Google, Amazon Walk-outs & Protests Aim to Keep Ethical Standards

Welcome to the year of tech employee dissatisfaction.

Three of the big tech companies have created thorny issues and ethical dilemmas for employees in their quest for great profits—and staffs are showing their ire publicly.

When Amazon employees learned last week that their company met with the U.S. Immigration and Customs Enforcement (ICE) agency over the summer to push its facial recognition software, at the same time migrant children were caged by ICE, a ripple of anger went through the ranks.

Just a week earlier, 17,000 Google employees walked out of offices across the world to protest sexual discrimination and harassment settlements that rewarded the offenders. The protests were in Tokyo, Singapore, London, Dublin and New York.

The protest resulted in some changes in policy on how sexual harassment claims are handled.

Amazon employees had already demanded that the company back off of software to help kill human “targets” in war zones via drones in earlier in 2018. Thousands signed a letter of protest and dozens quit the company. Amazon announced it won’t renew the contract with the Pentagon when it expires in 2019 in reaction to the widespread protests.

Last August, Google employees also protested plans to create a search engine called Dragonfly for China that censors results.
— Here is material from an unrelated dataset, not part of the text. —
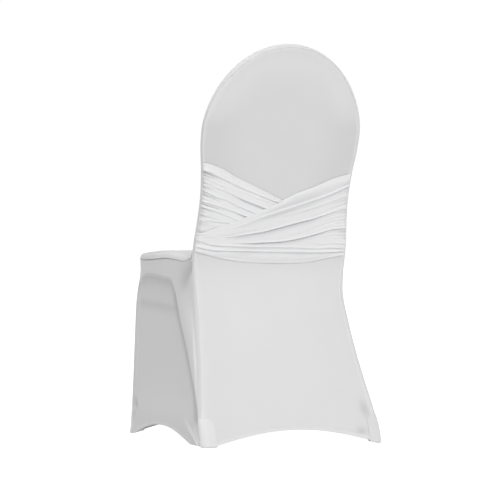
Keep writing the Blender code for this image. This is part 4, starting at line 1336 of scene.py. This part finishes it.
# %% Sash grids
# Painted shade in the sashes' creases and painted light on their crests.
FOLD_SHADE, FOLD_LIGHT, SASH_COLUMNS = 0.60, 0.30, 120
CREST_AT_SEAM, CREST, SEAM_REACH = 0.0040, 0.0062, 0.012   # height of the folds, and its rise
SEWN_END = 0.0035        # a band rises from its side seam over this length


def sash_rows(steps):
    """Row numbers from line to line, closer together near each line."""
    rows = []
    for k, count in enumerate(steps):
        share = np.linspace(0.0, 1.0, count + 1)[:-1]
        rows.append(k + mix(share, 0.5 - 0.5 * np.cos(np.pi * share), 0.7))
    return np.concatenate(rows + [[float(len(steps))]])


def heights_at(lines, across):
    return np.array([line_height(line, places) for line, places in zip(lines, across)])


def sash_grid(lines, steps):
    """Rows, and for each point its place across the back, height and distance from both seams."""
    rows = sash_rows(steps)
    upper = np.clip(rows.astype(int), 0, len(lines) - 2)
    share = (rows - upper)[:, None]
    row_lines = mix(lines[upper], lines[upper + 1], share)
    ends = []
    for which in (0, 1):
        place = np.full((len(rows), 1), PLACES[-1 - which * (len(PLACES) - 1)])
        for _ in range(5):
            place = seam_places(heights_at(row_lines, place)[:, 0])[which]
        ends.append(place)
    steps_in = np.concatenate([SEAM_STEPS, [0.0140, 0.0162, 0.0186, 0.0212]])
    across, from_left, from_right = across_back(*ends, steps_in, SASH_COLUMNS)
    return rows, across, heights_at(row_lines, across), from_left, from_right


def edge_rise(distance, width):
    return np.sqrt(np.clip(distance / width, 0.0, 1.0))


def top_edge(distance):
    """A band's upper edge is thin, with a small roll, and swells to the first fold below it."""
    return 0.38 * edge_rise(distance, 0.0030) + 0.62 * ease(distance / 0.016)


def not_through(lift):
    """Where creases add up, the band still doesn't sink through what lies below it."""
    return np.maximum(lift, 0.0001 + 0.1 * lift)


def fold_painted_shade(lift, crest, from_edge):
    """Painted shade in deep creases and painted light on the crests, beyond what these folds throw."""
    low = np.clip(1.0 - lift / crest, 0.0, 1.0) * ease(from_edge / 0.008)
    return FOLD_SHADE * low ** 1.2 - FOLD_LIGHT * (1.0 - low)


# %% [markdown]
# ## Under sash
# It shows only at the upper left. Where the over sash crosses it, its folds are pressed flat.

# %% Under sash
def under_sash_grid():
    steps = (24, 24, 26, 22, 18, 26, 10)
    rows, across, height, from_left, from_right = sash_grid(UNDER_LINES, steps)
    from_top = line_height(UNDER_LINES[0], across) - height
    seam = ease(np.minimum(from_left, from_right) / SEAM_REACH)
    crest = mix(CREST_AT_SEAM, CREST, seam) * mix(1.0, 0.85, hump(from_top - 0.0065, 0.003))
    lift, tones = pressed(UNDER_CREASES, crest * top_edge(from_top), across, height, seam)
    lift = lift + minor_folds(across, height, rows, 34, 51)
    lift = lift + gathers(from_left, height, rows, (0.470, 0.645), FINE, 52)
    lift = lift + gathers(from_left, height, rows, (0.470, 0.640), COARSE, 53)
    lift = not_through(lift)
    over_edge = line_height(OVER_LINES[0], across)
    shown = ease((height - over_edge + 0.0090) / 0.0080)
    shown = shown * edge_rise(np.minimum(from_left, from_right), SEWN_END)
    # Painted shade in the creases and painted light on the crests.
    backing_and_painted_shade = fold_painted_shade(lift, crest, from_top) + tones * ease(from_top / 0.004)
    return on_back(across, height, LAYER_GAP + SASH_CLOTH + lift * shown), backing_and_painted_shade


grid, backing_and_painted_shade = under_sash_grid()
sash_under = cloth("sash_under", grid, "sash_knit", outward=False, backing_and_painted_shade=backing_and_painted_shade)

# %% [markdown]
# ## Over sash
# Its upper edge is rolled and stands proud, so that it catches the light and shades the folds of
# the under sash that run in beneath it.

# %% Over sash
EDGE_GAP = 0.0003
OVER_BASE = 2.0 * LAYER_GAP + SASH_CLOTH + 0.0004
HOLLOW_SHADE, SASH_FOOT_PAINTED_LIGHT = 0.24, 0.95     # painted shade between the top roll and the first fold, painted light at the foot
HOLLOW_FROM, HOLLOW_SHALLOW, HOLLOW_DEEPER = 0.005, 0.08, 0.14
ROLL_SHARE = 0.80
MIDDLE_HALF, MIDDLE_FADE = 0.075, 0.070        # in the middle the foot is thinner than at its ends
FOOT_THIN, FOOT_FULLER, FOOT_FADE = 0.60, 0.80, 0.012


def over_sash_grid():
    steps = (26, 26, 26, 40, 36, 16, 22)
    rows, across, height, from_left, from_right = sash_grid(OVER_LINES, steps)
    from_top = line_height(OVER_LINES[0], across) - height
    from_foot = height - line_height(OVER_LINES[-1], across)
    seam = ease(np.minimum(from_left, from_right) / SEAM_REACH)
    crest = mix(CREST_AT_SEAM, CREST, seam) * mix(0.55, 1.0, ease(from_foot / 0.022))
    covered = ease((line_height(UNDER_LINES[0], across) - height + 0.004) / 0.010)
    covered = covered * ease((height - line_height(UNDER_LINES[-1], across) + 0.004) / 0.010)
    rolled = mix(top_edge(from_top), 1.0, ROLL_SHARE * covered)
    at_ends = ease((np.abs(across) - MIDDLE_HALF) / MIDDLE_FADE)
    foot = mix(mix(FOOT_THIN, FOOT_FULLER, ease(from_foot / FOOT_FADE)), 1.0, at_ends)
    foot = edge_rise(from_foot, 0.0030) * foot
    to_fold = height - profile(OVER_CREASES[0][1])(across)
    hollow = ease((from_top - HOLLOW_FROM) / 0.009) * ease((to_fold - 0.0045) / 0.0055)
    hollow = hollow * ease((0.075 - across) / 0.040)
    falls = (from_top - HOLLOW_FROM) / np.maximum(from_top + to_fold - 0.009, 0.004)
    sunk = (HOLLOW_SHALLOW + HOLLOW_DEEPER * np.clip(falls, 0.0, 1.0)) * hollow
    lift = crest * rolled * foot * (1.0 - sunk)
    lift, tones = pressed(OVER_CREASES, lift, across, height, seam)
    # Painted shade in the hollow under the top roll and painted light along the foot.
    tones = tones + HOLLOW_SHADE * hollow - SASH_FOOT_PAINTED_LIGHT * hump(from_foot - 0.0042, 0.0050)
    lift = lift + minor_folds(across, height, rows, 34, 61)
    lift = lift + 0.7 * gathers(from_right, height, rows, (0.450, 0.622), FINE, 62)
    lift = lift + 0.7 * gathers(from_right, height, rows, (0.475, 0.618), COARSE, 64)
    lift = lift + gathers(from_left, height, rows, (0.458, 0.499), FINE, 63)
    lift = not_through(lift)
    sewn_down = edge_rise(np.minimum(from_left, from_right), SEWN_END)
    inside = ease(np.minimum(from_top, from_foot) / 0.014) * sewn_down
    base = mix(EDGE_GAP, OVER_BASE, np.maximum(covered, inside))
    backing_and_painted_shade = fold_painted_shade(lift, crest, np.minimum(from_top, from_foot))
    lift = base + SASH_CLOTH + lift * sewn_down
    return on_back(across, height, lift), backing_and_painted_shade + tones * ease(from_top / 0.004)


grid, backing_and_painted_shade = over_sash_grid()
sash_over = cloth("sash_over", grid, "sash_knit", outward=False, backing_and_painted_shade=backing_and_painted_shade)

# %% [markdown]
# ## How each piece was cut
# A stretch cover is cut smaller than the chair, here to about five sixths of the area that it
# covers once it is pulled on. The sash bands are cut longer and wider than they look, because they
# are drawn together in the side seams.

# %% Flat sizes
def cut(piece, flat, area, held, rests_on=(), with_pieces=()):
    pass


cut(back_panel, (0.420, 0.900), 0.300, "stretched", with_pieces=[back_stitches])
cut(inner_back, (0.370, 0.550), 0.185, "stretched", [back_panel])
cut(seat, (0.360, 0.370), 0.130, "stretched", [inner_back])
cut(front_skirt, (0.375, 0.385), 0.138, "stretched", [seat], [front_stitches])
for side, skirt in side_skirts.items():
    cut(skirt, (0.470, 0.390), 0.160, "stretched", [seat, back_panel], [side_stitches[side]])
for (where, hand), pocket in pockets.items():
    flat, area = ((0.105, 0.125), 0.0115) if where == "rear" else ((0.100, 0.115), 0.0100)
    under = [side_skirts[1 if hand == "left" else -1], back_panel if where == "rear" else front_skirt]
    cut(pocket, flat, area, "stretched", under, [pocket_stitches[where, hand]])
cut(sash_under, (0.400, 0.200), 0.070, "gathered", [back_panel])
cut(sash_over, (0.400, 0.230), 0.080, "gathered", [sash_under, back_panel])

# %% [markdown]
# ## Floor and light
# A white studio: a pale sweep under the object, a white surround, and four large soft lights. White
# cloth is only modelled by small differences in light, so the sweep and the surround are lit by
# themselves, as screens are in a studio: both look white, but throw only a dim light back.

# %% Floor
FLOOR_HALF, FLOOR_DROP = 40.0, 0.0005
WHITE = (1.0, 1.0, 1.0, 1.0)


def seen_or_lighting(material, seen, settings, links):
    """A strength that is `seen` for the camera. For the light thrown on the object it is input 2,
    given in settings or links."""
    ray = add_node(material, "ShaderNodeLightPath", {}, {}, "Is Camera Ray")
    return add_node(material, "ShaderNodeMix", {"data_type": "FLOAT", 3: seen, **settings},
                    {0: ray, **links}, 0)


def pale_floor():
    material, surface = new_material("matt_white_studio_sweep")
    set_up(material, surface,
           {"Base Color": linear("#7C7C7C"), "Roughness": 0.9, "Emission Color": WHITE},
           {"Emission Strength": seen_or_lighting(material, 1.0, {2: 0.45}, {})})
    ends = [(x * FLOOR_HALF, y * FLOOR_HALF, 0.0) for x, y in ((-1, -1), (1, -1), (1, 1), (-1, 1))]
    floor = new_piece("floor", ends, [(0, 1, 2, 3)], material)
    floor.location.z = -FLOOR_DROP


pale_floor()

# %% Light
SKY, HORIZON = 0.20, 0.40
LIGHTS = (      # where each comes from, how many degrees wide it is and how strong
    ("behind", (0.00, 0.91, 0.42), 30.0, 1.61),
    ("left", (0.87, 0.00, 0.50), 40.0, 0.89),
    ("right", (-0.97, 0.00, 0.25), 40.0, 0.62),
    ("front", (0.00, -0.50, 0.87), 40.0, 1.38),
)

world = bpy.data.worlds.new("white_surround")
world.use_nodes = True
bpy.context.scene.world = world
direction = add_node(world, "ShaderNodeTexCoord", {}, {}, "Generated")
upward = add_node(world, "ShaderNodeSeparateXYZ", {}, {"Vector": direction}, "Z")
glow = add_node(world, "ShaderNodeMapRange",
                {"From Min": 0.090, "From Max": 0.125, "To Min": HORIZON, "To Max": SKY},
                {"Value": upward}, "Result")
set_up(world, world.node_tree.nodes["Background"], {"Color": WHITE},
       {"Strength": seen_or_lighting(world, 1.02, {}, {2: glow})})

for name, comes_from, spread, strength in LIGHTS:
    light = bpy.data.lights.new(name, "SUN")
    light.angle, light.energy = math.radians(spread), strength
    new_object(name, light).rotation_euler = (-Vector(comes_from)).to_track_quat("-Z", "Y").to_euler()
bpy.context.scene.view_settings.view_transform = "Standard"
print("lights:", [light[0] for light in LIGHTS])

# %% [markdown]
# ## Camera
# The camera looks at the back of the cover from a little to its left, almost level, at about the
# seat's height. The long lens stands far off, so that the legs and the seams converge very little.

# %% Camera
EYE, AIM = Vector((2.6496, 6.3605, 0.4861)), Vector((0.02446, 0.0, 0.48262))
LENS, SENSOR = 211.79, 36.0               # millimetres

camera_data = bpy.data.cameras.new("camera")
camera_data.sensor_width, camera_data.lens = SENSOR, LENS
camera = new_object("camera", camera_data)
camera.location = EYE
camera.rotation_mode = "QUATERNION"
camera.rotation_quaternion = (AIM - EYE).to_track_quat("-Z", "Y")
bpy.context.scene.camera = camera
print("camera stands", round((AIM - EYE).length, 2), "m away")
The upstart tech companies, like Google, which once promoted the idea “Do No Evil” have evolved into established take-no-prisoners public corporations that not only have dropped the pretense of merely seeking a better world, but have warmly embraced the military industrial complex and controversial privacy-invading technologies that have been criticized in China and other countries because they are used in oppressive ways to monitor citizens.

Facebook, too, potentially faces a $1.63 billion fine for the latest hack of its software from the European Union under the General Data Privacy Regulations (GDPR) for failing to meet standards for protecting the data of  50 million accounts. That follows the scandal involving Cambridge Analytica, which enabled the creation of fake accounts and manipulated data to impact the 2016 elections.

In Amazon’s latest burn on employee morale, CEO Jeff Bezos passed the buck to Andy Jassy, Amazon Web Services CEO, to explain the company’s decision to work with ICE.

“You want to make sure that people use the technology responsibly, and we have a set of terms and services in A.W.S. And with all our services, including Rekognition, where if people violate those terms of services and don’t use them responsibly, they won’t be able to use our services any longer,” Jassy said in a press release. “In fact, if we find people are violating folks’ constitutional rights, they won’t be able to use the services any longer. I also think, by the way, in a democracy [it] is also often the role and the responsibilities of the government to help specify what the guidelines and regulations should be about technology. And if and when that happens, we will abide by those as well.”

In other words, Amazon says the government should regulate it if what the company is doing is not kosher—it’s just doing its job as a technology provider. Snap.

Already the accuracy of Rekognition has been shown to be questionable: in a test by the American Civil Liberties Union, it identified 28 U.S. lawmakers as criminals.

“Surveillance technology in the hands of police is often wrongly used to target immigrants, communities of color, and political protesters,” said Kade Crockford, director of the ACLU’s Liberty Program, to Gizmodo.com. A ‘Terms of Service’ won’t change that.”

Protests by employees have had some impact, but long-term profits are undeniably the main focus of the companies, which bank on the idea that the more they pay, the more their workers will look the other way when faced with questionable tech development.

In spite of past Russian interference and manipulated messages, Google and Facebook were big winners in digital political ad buys this year, reaping a record $9 billion, according to The Boston Globe. Better procedures were put into place after the previous fiasco, but the companies still have a long way to go to prove they value quality of security as much as quantity of profits.